For shares listed on the Nigerian Stock Exchange (“NSE”), in addition to a share charge, to restrict and guard against dealings with the relevant shares, lenders will normally require that a lien be registered with the CSCS such that the shares cannot be dealt with except with the consent of the lenders. This process entails the submission of a joint memorandum from the borrower and the security trustee/lenders, to the CSCS together with payment of lien charges in the sum of 0.25% of the value of the security.

Compared to costs in the UK…

Assuming (as will typically be the case) that a single financing transaction involved the full bouquet of security discussed above, the total cost of perfection would be somewhere in the region of 2.625% of the secured amount. Putting this in a practical context, in the absence of any efficient but legal structuring (and assuming that the typical security package was adopted), the perfection costs for the Dangote financing described above could potentially have been in the region of US$82,687,500 (Eighty Two Million, Six Hundred and Eighty Seven Thousand, Five Hundred US Dollars). These costs are clearly too high. To perfect a similar security package in the UK, costs would be in the region of a lump sum fee of circa £1,000. Fees for registering a charge at the UK Companies House are currently set at between £10 and £13. There is no requirement for payment of stamp duties on a charge and no requirement similar to governor’s consent for creation of mortgages. For registration of security interests in the UK Lands Registry, fees are currently set at up to £910, subject to the value of the property.
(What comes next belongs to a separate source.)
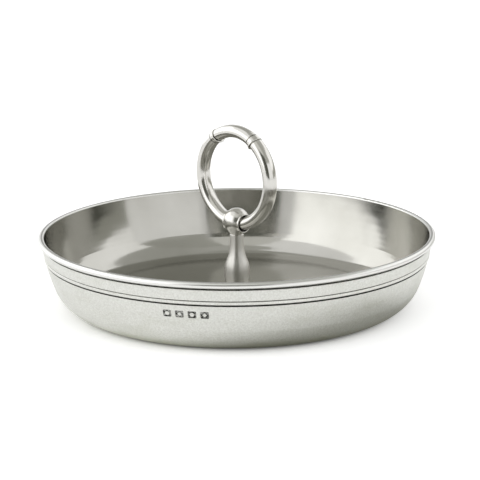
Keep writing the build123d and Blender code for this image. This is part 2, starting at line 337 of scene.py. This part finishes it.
@dataclass(frozen=True)
class ZonedPewter:
    """Pewter of the dish: satin outside, buffed inside and on the lip, dark in the lines.

    The outside keeps the fine grain of the casting under a satin brush, so it reflects the
    table as an even pale grey, in faint clouds drawn out along the brush. Towards the foot it
    darkens in a painted shade, which stands in for the shaded table that it mirrors there. Its
    real grain is too fine to show, so it is drawn coarser, and so are the
    lathe's rings inside. There the buffed wall mirrors the studio in broad patches. Polish
    and tarnish stay in the turned lines and in the punches, which makes them dark.
    """

    name: str

    # Where the finish changes
    lip_z_mm: float
    crown_z_mm: float
    lip_round: LipRound
    bead_z_mm: tuple[float, float]
    wall_centre_mm: tuple[float, float]
    wall_arc_mm: float
    foot_z_mm: float

    # How softly it changes there
    lip_edge_mm: tuple[float, float] = (-0.1, 0.3)
    crest_edge_mm: float = 0.1
    crown_edge_mm: float = 0.2
    facing_edge: float = 0.1

    # How deep under the wall a line begins to be dark and is fully so, low and at the top
    line_depth_mm: tuple[float, float] = (0.12, 0.24)
    top_line_depth_mm: tuple[float, float] = (0.26, 0.38)
    band_margins_mm: tuple[float, float] = (2.0, 1.5)
    punch_margins_mm: tuple[float, float] = (2.0, 1.0)

    # Colours, and where they wander
    satin: str = "#DADBD6"
    satin_speck: str = "#C8C8C2"
    # The foot's colour is a painted shade: over the lowest mm given below, the outside darkens to
    # it, for the shaded table that it mirrors there
    painted_foot_shade: str = "#A9AB98"
    lip: str = "#DBDBD8"
    buffed: str = "#BEBDB8"
    buffed_smear: str = "#A6A59E"
    tarnish: str = "#2B2A26"
    foot_shade_mm: float = 11.0
    cloud_strength: float = 0.9
    brush_stretch: float = 3.0
    stain_range: tuple[float, float] = (0.35, 0.65)
    punch_tarnish: tuple[float, float] = (0.4, 1.2)

    # Roughness
    satin_roughness: float = 0.42
    buffed_roughness: float = 0.14
    buffed_spread: float = 0.3
    lip_roughness: float = 0.28
    bead_roughness: float = 0.3
    tarnish_roughness: float = 0.6

    # Patterns and relief
    speck: Pattern = Pattern(1.0, 3.0)
    stain: Pattern = Pattern(1.6)
    cloud: Pattern = Pattern(20.0, 5.0)
    smear: Pattern = Pattern(38.0, 4.0)
    dull_patch: Pattern = Pattern(20.0, 3.0)
    grain: Pattern = Pattern(0.9)
    grain_depth_mm: float = 0.02
    lathe_mm: float = 1.1
    lathe_depth_mm: float = 0.0015

    def material(self) -> bpy.types.Material:
        """Makes the dish's pewter.

        Returns:
            The material.
        """
        pewter, tree = new_tree(self.name)
        point = DishPoint.of(tree)
        zones = self.zones(point)
        shader = add_node(tree, "BsdfPrincipled", {
            "Base Color": self.colour(point, zones),
            "Metallic": 1.0,
            "Roughness": self.roughness(point, zones),
            "Normal": add_node(tree, "Mix", {
                "Factor": zones.lip,
                "A": self.relief(point, zones),
                "B": self.lip_round.normal(point),
            }, data_type="VECTOR"),
        })
        add_node(tree, "OutputMaterial", {"Surface": shader})
        return pewter

    def zones(self, point: DishPoint) -> DishZones:
        """Divides the dish into the zones of its finish.

        Args:
            point: The point on the dish.

        Returns:
            The zones that hold the point.
        """
        tree = point.tree
        inside = self.inside(point)
        high = add_node(tree, "MapRange", {
            "Value": point.height,
            "From Min": self.lip_z_mm + self.lip_edge_mm[0],
            "From Max": self.lip_z_mm + self.lip_edge_mm[1],
        })
        outer = add_node(tree, "MapRange", {
            "Value": point.radius,
            "From Min": self.lip_round.crest_mm - self.crest_edge_mm,
            "From Max": self.lip_round.crest_mm + self.crest_edge_mm,
        })
        lip = add_node(tree, "Math", {0: high, 1: outer}, operation="MULTIPLY")
        crown = add_node(tree, "MapRange", {
            "Value": point.height,
            "From Min": self.crown_z_mm - self.crown_edge_mm,
            "From Max": self.crown_z_mm,
        })
        return DishZones(
            inside=inside,
            lip=lip,
            burnished=add_node(tree, "Math", {0: lip, 1: crown}, operation="MAXIMUM"),
            line=self.line(point, inside),
        )

    def inside(self, point: DishPoint) -> Source:
        """Tells the inside of the dish from the outside by the way the surface faces.

        Args:
            point: The point on the dish.

        Returns:
            1 inside the dish and 0 outside it.
        """
        tree = point.tree
        # The inner side of the wall faces the axis, and the floor faces up
        faces_out = add_node(tree, "VectorMath", {
            0: point.facing, 1: point.outward,
        }, operation="DOT_PRODUCT")
        faces_up = add_node(tree, "SeparateXYZ", {"Vector": point.facing}).outputs["Z"]
        low = add_node(tree, "Math", {0: point.height, 1: self.foot_z_mm}, operation="LESS_THAN")
        floor = add_node(tree, "Math", {0: faces_up, 1: low}, operation="MULTIPLY")
        faces_in = add_node(tree, "Math", {0: floor, 1: faces_out}, operation="SUBTRACT")
        return add_node(tree, "MapRange", {
            "Value": faces_in, "From Min": -self.facing_edge, "From Max": self.facing_edge,
        }, interpolation_type="SMOOTHSTEP")

    def line(self, point: DishPoint, inside: Source) -> Source:
        """Finds the turned lines and the punches, which lie under the wall's surface.

        Args:
            point: The point on the dish.
            inside: 1 inside the dish and 0 outside it.

        Returns:
            1 in a line or a punch and 0 outside it.
        """
        tree = point.tree
        aside, above = (
            add_node(tree, "Math", {0: length, 1: centre}, operation="SUBTRACT")
            for length, centre in zip((point.radius, point.height), self.wall_centre_mm)
        )
        from_centre = add_node(tree, "VectorMath", {
            "Vector": add_node(tree, "CombineXYZ", {"X": aside, "Y": above}),
        }, operation="LENGTH")
        # The line under the lip counts as dark from deeper on than the two below it
        top = add_node(tree, "MapRange", {
            "Value": point.height,
            "From Min": self.bead_z_mm[1] + self.band_margins_mm[0],
            "From Max": self.lip_z_mm - self.band_margins_mm[1],
        })
        starts, ends = (
            add_node(tree, "MapRange", {
                "Value": top, "To Min": self.wall_arc_mm - low, "To Max": self.wall_arc_mm - high,
            })
            for low, high in zip(self.line_depth_mm, self.top_line_depth_mm)
        )
        sunk = add_node(tree, "MapRange", {
            "Value": from_centre, "From Min": starts, "From Max": ends,
        })
        outside = add_node(tree, "Math", {0: 1.0, 1: inside}, operation="SUBTRACT")
        wall = add_node(tree, "Math", {
            0: point.height, 1: self.foot_z_mm,
        }, operation="GREATER_THAN")
        stain = add_node(tree, "MapRange", {
            "Value": add_node(tree, "TexNoise", self.stain.inputs(point.place)),
            "From Min": self.stain_range[0],
            "From Max": self.stain_range[1],
            "To Min": self.punch_tarnish[0],
            "To Max": self.punch_tarnish[1],
        })
        # The punches lie under the bead, and their tarnish is worn away in spots
        tarnished = add_node(tree, "MapRange", {
            "Value": point.height,
            "From Min": self.bead_z_mm[0] - self.punch_margins_mm[0],
            "From Max": self.bead_z_mm[0] - self.punch_margins_mm[1],
            "To Min": stain,
            "To Max": 1.0,
        })
        line = sunk
        for limit in (outside, wall, tarnished):
            line = add_node(tree, "Math", {0: line, 1: limit}, operation="MULTIPLY")
        return line

    def colour(self, point: DishPoint, zones: DishZones) -> Source:
        """Lays the dish's colours over each other.

        Args:
            point: The point on the dish.
            zones: The zones that hold the point.

        Returns:
            The colour.
        """
        tree = point.tree
        speck = add_node(tree, "MapRange", {
            "Value": add_node(tree, "TexNoise", self.speck.inputs(point.place)),
            "From Min": NOISE_RANGE[0],
            "From Max": NOISE_RANGE[1],
        })
        # Painted shade: the outside darkens towards the foot, where it mirrors the shaded table,
        # and faint random clouds wander over it
        low = add_node(tree, "MapRange", {
            "Value": point.height, "From Min": self.foot_shade_mm, "From Max": 0.0,
        }, interpolation_type="SMOOTHSTEP")
        brushed = add_node(tree, "VectorMath", {
            0: point.place, 1: (1.0, 1.0, self.brush_stretch),
        }, operation="MULTIPLY")
        clouded = add_node(tree, "Math", {
            0: add_node(tree, "TexNoise", self.cloud.inputs(brushed)),
            1: self.cloud_strength,
            2: -self.cloud_strength / 2,
        }, operation="MULTIPLY_ADD")
        foot_shade_and_clouds = add_node(tree, "Math", {0: low, 1: clouded}, operation="ADD", use_clamp=True)
        buffed = add_node(tree, "Mix", {
            "Factor": add_node(tree, "TexNoise", self.smear.inputs(point.place)),
            "A": linear(self.buffed_smear),
            "B": linear(self.buffed),
        }, data_type="RGBA")
        colour = linear(self.satin_speck)
        for cover, over in (
            (speck, linear(self.satin)),
            (foot_shade_and_clouds, linear(self.painted_foot_shade)),
            (zones.inside, buffed),
            (zones.burnished, linear(self.lip)),
            (zones.line, linear(self.tarnish)),
        ):
            colour = add_node(tree, "Mix", {
                "Factor": cover, "A": colour, "B": over,
            }, data_type="RGBA")
        return colour

    def roughness(self, point: DishPoint, zones: DishZones) -> Source:
        """Lays the dish's satin, rubbed bead, buffing and dull lines over each other.

        Args:
            point: The point on the dish.
            zones: The zones that hold the point.

        Returns:
            The roughness.
        """
        tree = point.tree
        over_line, under_line = (
            add_node(tree, "Math", {0: point.height, 1: height}, operation=operation)
            for height, operation in zip(self.bead_z_mm, ("GREATER_THAN", "LESS_THAN"))
        )
        bead = add_node(tree, "Math", {0: over_line, 1: under_line}, operation="MULTIPLY")
        buffed = add_node(tree, "MapRange", {
            "Value": add_node(tree, "TexNoise", self.dull_patch.inputs(point.place)),
            "From Min": NOISE_RANGE[0],
            "From Max": NOISE_RANGE[1],
            "To Min": self.buffed_roughness * (1 + self.buffed_spread),
            "To Max": self.buffed_roughness * (1 - self.buffed_spread),
        })
        roughness = self.satin_roughness
        for cover, over in (
            (bead, self.bead_roughness),
            (zones.inside, buffed),
            (zones.burnished, self.lip_roughness),
            (zones.line, self.tarnish_roughness),
        ):
            roughness = add_node(tree, "MapRange", {
                "Value": cover, "To Min": roughness, "To Max": over,
            })
        return roughness

    def relief(self, point: DishPoint, zones: DishZones) -> Source:
        """Draws the grain outside and the lathe's rings inside, and leaves the lip smooth.

        Args:
            point: The point on the dish.
            zones: The zones that hold the point.

        Returns:
            The normal.
        """
        tree = point.tree
        smooth = add_node(tree, "Math", {0: zones.inside, 1: zones.lip}, operation="MAXIMUM")
        grained = add_node(tree, "Bump", {
            "Strength": add_node(tree, "Math", {0: 1.0, 1: smooth}, operation="SUBTRACT"),
            "Distance": self.grain_depth_mm / MM_PER_METRE,
            "Height": add_node(tree, "TexNoise", self.grain.inputs(point.place)),
        })
        turned = add_node(tree, "Math", {
            0: zones.inside, 1: zones.lip,
        }, operation="SUBTRACT", use_clamp=True)
        turn = add_node(tree, "Math", {
            0: point.radius, 1: math.tau / self.lathe_mm,
        }, operation="MULTIPLY")
        return add_node(tree, "Bump", {
            "Strength": turned,
            "Distance": self.lathe_depth_mm / MM_PER_METRE,
            "Height": add_node(tree, "Math", {0: turn}, operation="SINE"),
            "Normal": grained,
        })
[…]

The current level of perfection costs in Nigeria adds an extra layer of complexity to Nigerian financing transactions as parties and their counsel invariably have to spend substantial time structuring, evaluating and negotiating various valid forms of alternatives and tweaks to the traditional security package structures in order to reduce costs without diminishing the strength of the security. Inevitably, perfection cost issues have in the past scuttled what would have otherwise been a straight forward financing transaction and, on several occasions, borrowers have had to obtain additional financing in order to meet the huge perfection costs. Indeed the challenges occasioned by perfections cost cannot be fully divorced from the seemingly laissez faire attitude of many banks to the perfection of security interests prior to the Sanusi era at the Central Bank of Nigeria (“CBN”). At such high rates, the incentive to avoid the perfection costs will be significant.

However, in the face of these challenges, Nigerian law firms have risen to the task and have worked to develop various mechanisms for minimizing costs. Security packages feature the deposit of original title documents and blank transfer forms in escrow to aid the process of enforcement should the need arise.
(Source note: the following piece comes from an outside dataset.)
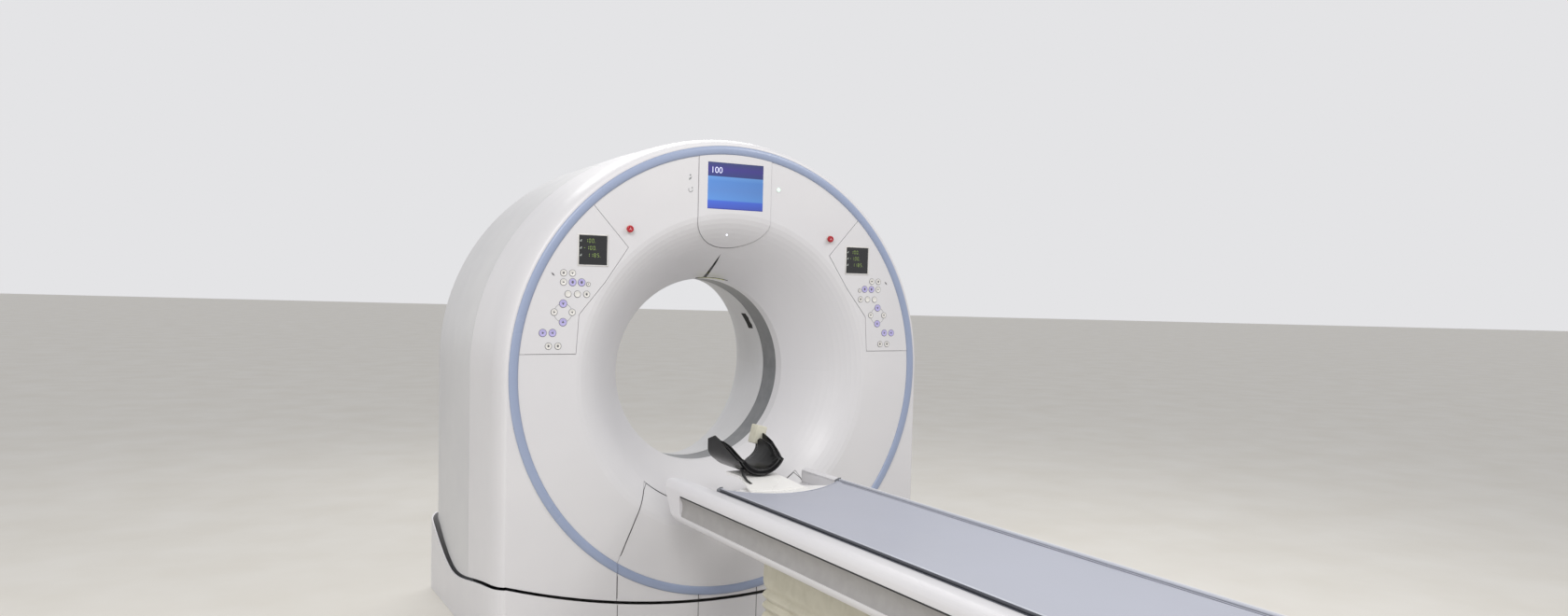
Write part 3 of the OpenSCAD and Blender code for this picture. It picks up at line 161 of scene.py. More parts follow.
for name, spot, aim, size, power in (
        ("ceiling_left", (-2.6, -2.2, 4.2), (-0.2, 0.4, 0.8), (2.6, 1.2), 95),
        ("ceiling_right", (2.4, -1.6, 4.2), (0.2, 0.6, 0.9), (2.4, 1.2), 62),
        ("ceiling_rear", (0.4, 3.6, 3.8), (0, 1.2, 1.0), (3.0, 1.2), 40),
        ("couch_fill", (-3.8, -1.4, 2.0), (-0.2, 0.7, 0.8), (2.4, 2.0), 20)):
    lamp_data = bpy.data.lights.new(name, "AREA")
    lamp_data.shape = "RECTANGLE"
    lamp_data.size, lamp_data.size_y = size
    lamp_data.energy = power
    lamp_data.color = (1.0, 0.985, 0.965)
    lamp = bpy.data.objects.new(name, lamp_data)
    lamp.location = spot
    lamp.rotation_euler = (Vector(aim) - Vector(spot)).to_track_quat("-Z", "Y").to_euler()
    scene.collection.objects.link(lamp)

# Base frame
# Plate and tube weldments under powder coat, in two greys: the frame that stands on the
# floor with its uprights, and the lighter tilting frame. The lift's outer parts match.


def dress(names, material):
    """Gives CAD nodes their finish."""
    for name in names:
        nodes[name].data.materials.clear()
        nodes[name].data.materials.append(material)


def powder_coat(name, colour, shade, worn):
    """Powder coat: a close 1.5 mm texture, thin patches of shade, and edges rubbed lighter."""
    material, tree, shader = new_finish(name)
    place = add(tree, "TexCoord", {})["Object"]
    patches = noise(tree, place, 6.0, 4.0)
    body = add(tree, "ValToRGB", {"Fac": patches}, ((0.35, shade), (0.65, colour)))
    shape = add(tree, "NewGeometry", {})
    rub = add(tree, "MapRange", {"Value": shape["Pointiness"], "From Min": 0.53, "From Max": 0.60})
    mixed = add(tree, "Mix", {"Factor": rub["Result"], "A": body["Color"], "B": linear(worn)},
                data_type="RGBA")
    bump = relief(tree, noise(tree, place, 650.0, 2.0), 0.25, 0.0003)
    feed(tree, shader, {"Base Color": mixed["Result"], "Normal": bump, "Roughness": 0.52})
    return material


dark_coat = powder_coat("Powder coat on steel, mid grey", "#8C8F94", "#83868B", "#B4B6B9")
pale_coat = powder_coat("Powder coat on steel, light grey", "#C2C4C7", "#BABCC0", "#DADBDD")
dress(["base_frame", "tilt_drive", "couch_base", "column_outer", "column_inner", "couch_frame"], dark_coat)
dress(["tilt_frame", "cover_brackets", "column_middle"], pale_coat)

# Rotor
# Bare and plated metals that only show where a cover is off: turned bearing races and
# balls, a machined plate with its units, slip rings with copper tracks, wound laminations.

# A wave texture's bands repeat every 0.314 m over its scale
WAVE = 0.314


def turned_metal(name, colour, shade, roughness, pitch):
    """Machined metal: fine tool marks in rings about the bore, at a pitch in metres."""
    material, tree, shader = new_finish(name)
    place = add(tree, "TexCoord", {})["Object"]
    centred = add(tree, "Mapping", {"Vector": place, "Location": (0, 0, -AXIS_Z)})
    marks = add(tree, "TexWave", {"Vector": centred["Vector"], "Scale": WAVE / pitch,
                                  "Distortion": 0.6, "Detail": 1.0},
                wave_type="RINGS", rings_direction="Y")
    film = noise(tree, place, 14.0, 4.0)
    tint = add(tree, "ValToRGB", {"Fac": film}, ((0.3, shade), (0.7, colour)))
    gloss = add(tree, "MapRange", {"Value": marks["Fac"], "To Min": roughness,
                                   "To Max": roughness + 0.12})
    bump = relief(tree, marks["Fac"], 0.15, 0.0002)
    feed(tree, shader, {"Base Color": tint["Color"], "Roughness": gloss["Result"], "Normal": bump,
                        "Metallic": 1.0})
    return material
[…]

In addition, building on the fact that stamp duty and CAC filing fees are only payable on the amount agreed by the parties as the sum to be covered by the security, that is, a “secured amount” (which may be different from the facility amount), the practice has developed of parties deciding to initially pay stamp duties and CAC filing fees based only on an agreed secured amount and subsequently, where the need arises (i.e. where the borrower defaults on his repayment obligations), upstamping i.e. increasing the secured amount to the full facility amount and paying the difference in stamp duty and CAC filing fees. This structure ensures that the parties only incur the full stamp duty obligation where the need arises. In this regard, section 202 of the CAMA permits parties to a registrable charge to determine a figure as the maximum amount secured by the charge, particularly where the charge secures fluctuating or uncertain amounts. The proviso to section 202 of CAMA further states that the maximum sum deemed to be secured by a registrable charge can be increased at any time prior to the winding up of a company, provided additional stamp duty is “subsequently” paid on such increase.
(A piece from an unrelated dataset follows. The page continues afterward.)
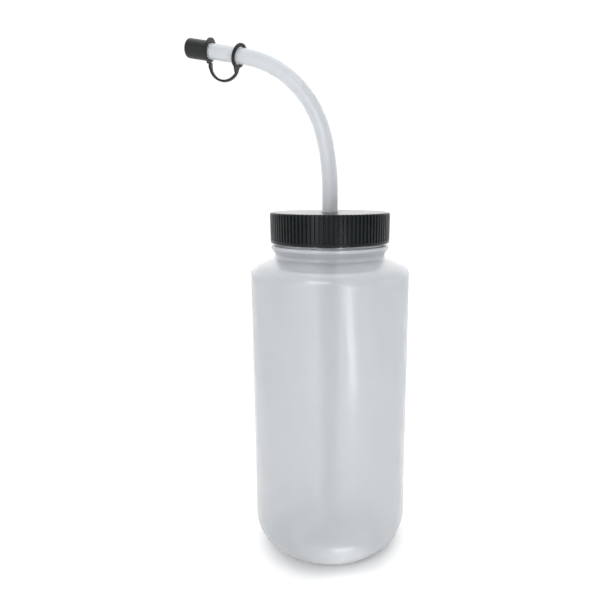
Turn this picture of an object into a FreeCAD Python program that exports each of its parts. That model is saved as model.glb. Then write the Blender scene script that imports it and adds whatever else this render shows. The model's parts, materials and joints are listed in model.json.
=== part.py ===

The structure is however not without its risks which include the fact that the relevant security document will only be enforceable in respect of the balance of the facility amount, from the date of upstamping thereof and charges registered by third parties over the same asset during the intervening period may claim priority over the balance. Also, even though section 202 of CAMA suggests that parties can upstamp at any time before the commencement of winding-up proceedings, the provisions of section 495(1) of CAMA are however to the effect that every payment made by an insolvent company in favour of any creditor, with a view to giving such creditor a preference over other creditors shall, if winding up proceedings are commenced in respect of the company making the payment, within three (3) months after the date of the payment, be deemed fraudulent and void as against the liquidator of the company. In view of this section, where the upstamping structure is adopted, lenders run the risk that an upstamping payment made within the three (3) months preceding winding up of the borrower company may be deemed a fraudulent preference and therefore voided.

Beyond any innovative structures or arrangements which lawyers may develop for getting around the issue, what is really is required is some statutory reform to the framework for financing transactions to bring costs to more manageable levels. This will go a long way to encouraging debt capital raising by Nigerian companies and easing the process for structuring financing deals.

Conclusion

In spite of the significant cost challenges, current CBN aggregate statistics show that lending to the real sector is growing. What may be inferred from the volume and size of the transactions described above is that in the face of all the odds, Nigerian advisers have become ever more adept at structuring transactions within the existing legal and commercial framework such that board credit committees of Nigerian banks are becoming increasingly comfortable with innovative security arrangements and are therefore able to increase lending to the real sector. Nonetheless it is hoped that beyond the periodic calls for increased lending to the real sector, the Federal Government will undertake a review of Nigerian perfection costs to bring them more in line with the objectives of growing lending to the real sector and thereby accelerating the attainment of the economic objectives of the Government’s transformation agenda.